The Constitution stipulates the following grounds for impeachment: “treason, bribery, and other high crimes and misdemeanors.” The definition of treason is contained in Article 3, Section 3, Clause 1:
Treason against the United States, shall consist only in levying War against them, or in adhering to their Enemies, giving them Aid and Comfort. No Person shall be convicted of Treason unless on the Testimony of two Witnesses to the same overt Act, or on Confession in open Court.
Half of this definition is precise, namely the half that makes levying war against the United States treasonous. The other half – “giving Aid and Comfort” to the enemy – is less so. Does the word “enemy” apply only in wartime? Does a Cold War adversary and the primary object of our long and costly “containment” policy qualify?
If the story spun out in the MI6 dossier is found to be substantially true, if Trump and his minions conspired with Russian President Vladimir Putin to interfere in our election process in return for, say, lifting economic sanctions against Russia or weakening NATO, would that not amount to giving an adversary “aid and comfort”?
It’s worth remembering that NATO was made in America – our first peacetime alliance in a century and a half. NATO was the cornerstone of a global alliance system – the reification of containment. It was Russia, after all, we were containing during the Cold War.
Selling out one’s country for personal or political gain is a common theme in literature, both fiction and nonfiction. There has always been a broad bipartisan consensus that anyone who would do such a thing is a traitor. But the jury is still out on whether or not Mr. Trump is guilty as charged. We may never know.
Which brings us to “high crimes and misdemeanors”. The Constitution does not define “high crimes” but there can be absolutely no doubt that politicizing the courts and vitiating the rule of law fits even the narrowest definition.
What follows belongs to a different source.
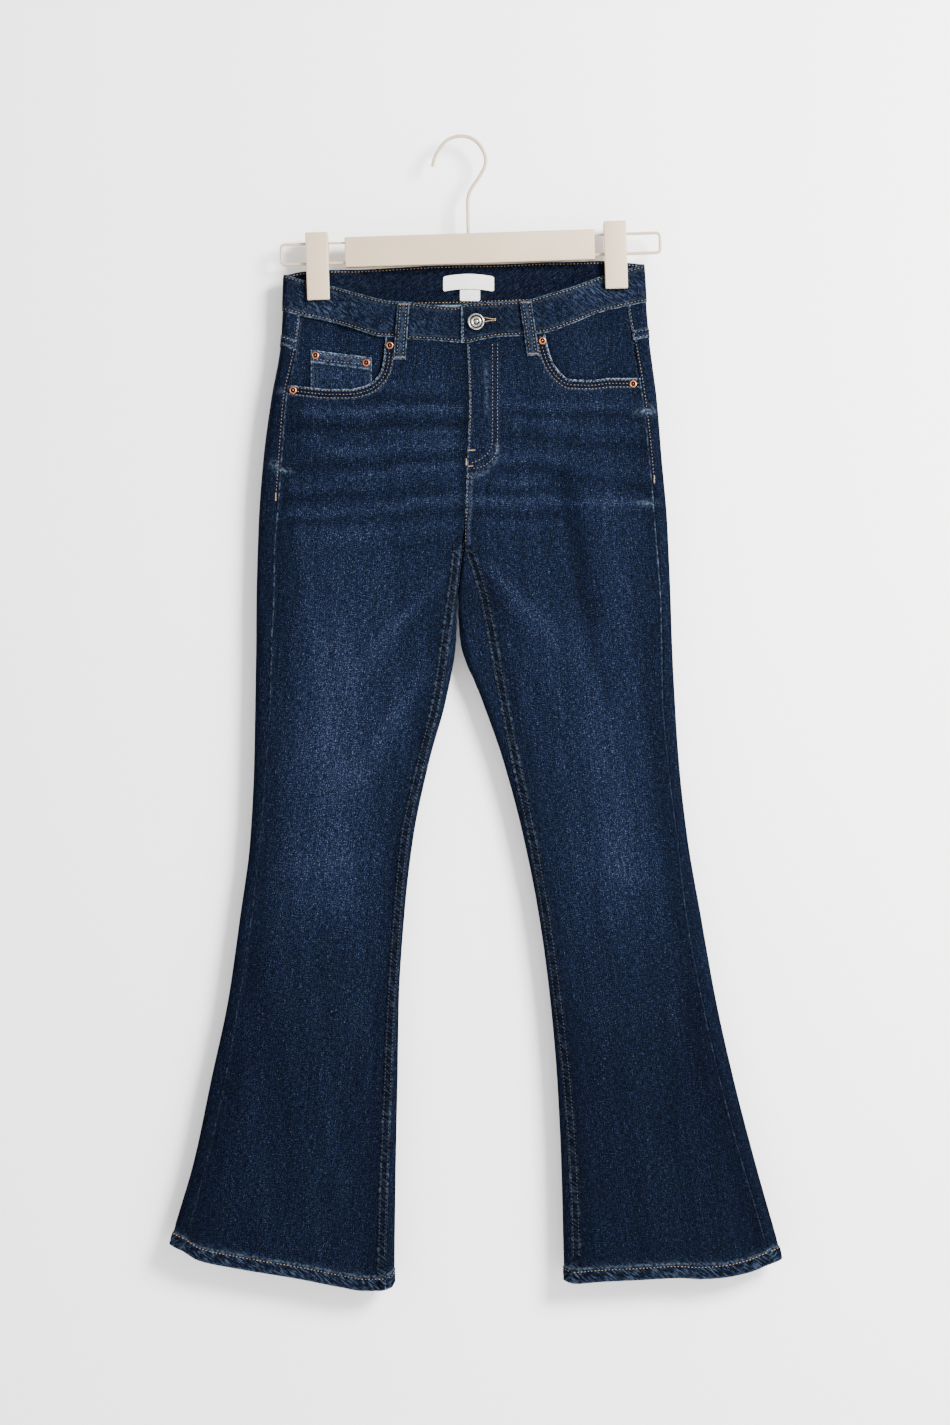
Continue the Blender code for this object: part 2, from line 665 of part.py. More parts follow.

That the district and circuit court judges see a looming threat to the Constitution is clear. The appeals court made a point of rejecting the White House’s claim that in matters of national security President Trump’s decisions “are unreviewable, even if those actions potentially contravene constitutional rights and protections.” To do any less would have been tantamount to suspending the rule of law and handing a chief executive who makes no secret of his admiration for Vladimir Putin a blank check to deal with immigrants as he wishes.
And what about critics? Journalists? Teachers? Tree-huggers? If President Trump can have his way with the courts, is anyone on the White House’s hit list safe? If history is any guide, the takeover of an independent judiciary is a first step toward tyranny. Next in line is a free press. Then all bets are off.
We may still think it can’t happen here, but it can. The reason is it hasn’t is because we have held the Constitution in higher esteem than a populist leader who places himself above the law.
It’s not too late to late to stop the formation of a full-blown imperial presidency. We know how and what to do. It’s called impeachment. We need to demand that Congress impeach this president and remove him from office.
If we fail to do so, we have no one but ourselves to blame. Donald Trump is not a mystery man. We know who and what he is. The emperor has no clothes.
So let’s not wait. We’ve seen enough. Let’s demand Donald Trump’s impeachment now.
Why? Not for his attacks on the media or for saying we are killers, too, as a defense of Vladimir Putin. Not for approving the Dakota Access Pipeline or alienating 1.6 million Muslims. We don’t have to like any of this stuff, but that doesn’t mean it’s grounds for impeachment.
His violation of the Emoluments Clause (Article I, Section 9) and his glaring conflicts of interest arguably are impeachable offenses. It’s called corruption everywhere else in the world.
But we don’t have to turn to this “obscure” clause in the Constitution: Mr. Trump’s failure to preserve, protect, and defend the Constitution is cause enough for impeachment.